11. Cost Minimization & Scale Choice
- In long run a firm chooses plant/scale that minimizes LRAC for expected output.
- If demand expected to be high, firm may choose larger plant to exploit economies of scale.
- In the short run firm selects output where MC = MR (profit maximization) but must consider SRAC (if price < AVC → shut down decision).
12. Shutdown & Break-even Points (Short Run)
- Shutdown rule: In short run, if P < minimum AVC, firm should shut down (produce Q=0) because it cannot cover variable costs.
- Break-even point: Price equals minimum ATC → firm earns zero economic profit (normal profit). Above this price, positive profit; below this price (but above AVC) firm produces with loss but covers variable costs.

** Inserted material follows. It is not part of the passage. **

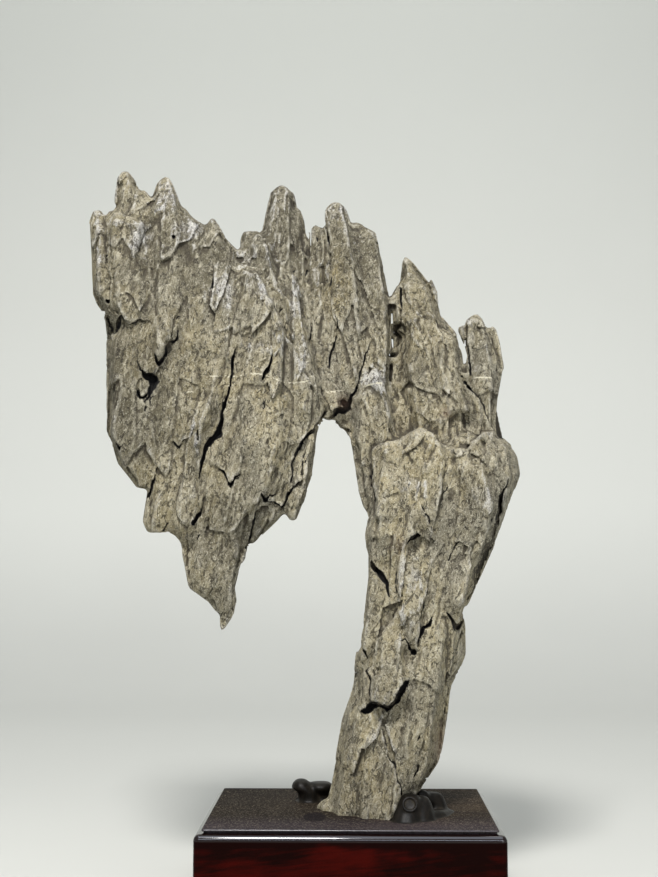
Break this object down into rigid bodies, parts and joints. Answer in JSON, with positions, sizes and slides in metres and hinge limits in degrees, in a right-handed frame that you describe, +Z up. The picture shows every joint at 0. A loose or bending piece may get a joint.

13. Examples & Numerical Illustrations
- Example 1 — TP, AP, MP table:
- Example 2 — Cost calculation: Suppose TFC = 100, wage per worker = 20, and labour units L=1..4 with MP given above. Then TVC = w × L; TC = TFC + TVC; AFC, AVC, ATC, MC can be computed accordingly — plot to see U-shapes and MC intersections.
| L | TP | MP | AP |
|---|---|---|---|
| 0 | 0 | – | – |
| 1 | 10 | 10 | 10 |
| 2 | 24 | 14 | 12 |
| 3 | 36 | 12 | 12 |
| 4 | 44 | 8 | 11 |
14. Short Notes — Key Points to Remember
- Production function shows technical possibility: Q = f(L, K, …).
- Short run: at least one fixed input; long run: all inputs variable.
- TP, AP, MP relationships and the law of diminishing MP guide short-run behavior.
- Costs: TFC, TVC, TC, AFC, AVC, ATC, MC — shapes and intersections are fundamental.
- Returns to scale explain long-run cost behavior (economies/diseconomies of scale).
- MC relates inversely to MP: useful for linking production to cost curves.
- Shutdown rule: compare price to minimum AVC; break-even: price = min ATC.
Use diagrams: TP (S-shaped), MP (rise then fall), AP (peaks where MP = AP), SRAC & SRMC U-shaped with MC intersecting at minima, LRAC envelope of SRACs. Practise constructing tables and computing AP/MP and cost measures from given data — these are frequent exam tasks.